In 1932, after he had passed his seventieth birthday on January 15 of that year, Dr. Smith declined re-election as Executive Secretary of Foreign Missions, as he had long determined to relinquish the headship of the work when he reached that age. However, the Executive Committee of Foreign Missions immediately elected him Field Secretary, in which capacity he continued to serve with unabated effectiveness to the very day of his death. During the last year of his life he delivered 352 missionary addresses in 62 communities in ten states. No single year in all his long career as Foreign Mission Secretary was more fruitful than his last.
He was distinguished as the author of several books, each of which has reflected his unusual gift and power as a writer. In 1901 he wrote The Creed of Presbyterians, an examination of the Westminster Standards, that eventually went through multiple editions. In 1941, at the request of the publishers, he revised the work and added two chapters. Other of his works included China’s Background and Outlook (1914); Present Day Japan (1920); and The Desire of All Nations (1928). His last work, published posthumously, was titled From One Generation to Another (1945).
The Egbert W. Smith manuscript collection, which covers the period of 1912-1944, consists of 2,0 cubic feet of archival material, housed in four boxes. The collection was formerly preserved at the old Presbyterian Historical Foundation in Montreat, North Carolina, and with the regrettable closure of that institution, the collection has now been relocated to the Presbyterian Historical Society in Philadelphia.

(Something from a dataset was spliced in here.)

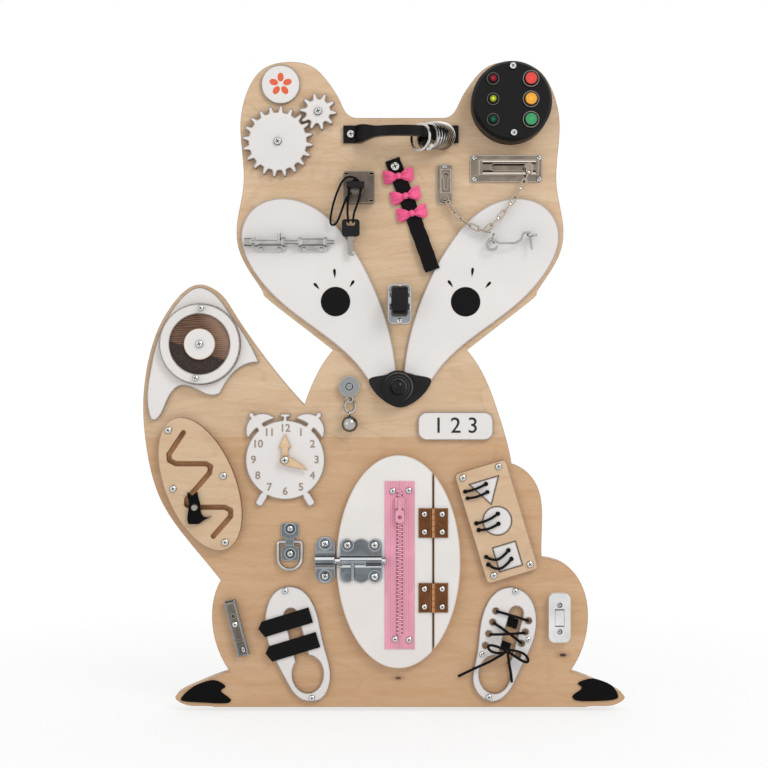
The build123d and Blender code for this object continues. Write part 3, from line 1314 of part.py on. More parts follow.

Abstract: This Collection consists of diaries, sermons, addresses, writings, correspondence, photographs, and a scrapbook. It includes writings and diary extracts documenting Smith’s trips to mission stations in Korea, Japan, and China, 1918-1919 and 1934, and Africa and the Middle East, 1932; and a scrapbook of clippings about Smith’s work for the Presbyterian Church in the U.S. Executive Committee of Foreign Missions, 1912-1943.
1. Frontispiece photograph as found in From One Generation to Another. Richmond, VA: John Knox Press, 1945.
2. Title page from Dr. Smith’s best known work, The Creed of Presbyterians, 1901 edition. The Creed of Presbyterians was published by The Baker and Taylor Co. of New York in 1901 and is a work of 223 pages in length. I was able to locate other editions reprinted in 1902; 1903; 1923; 1927; 1928; 1931; 1941; and 1954. It can also be found here: archive.org/details/creedofpresbyter00smitrich.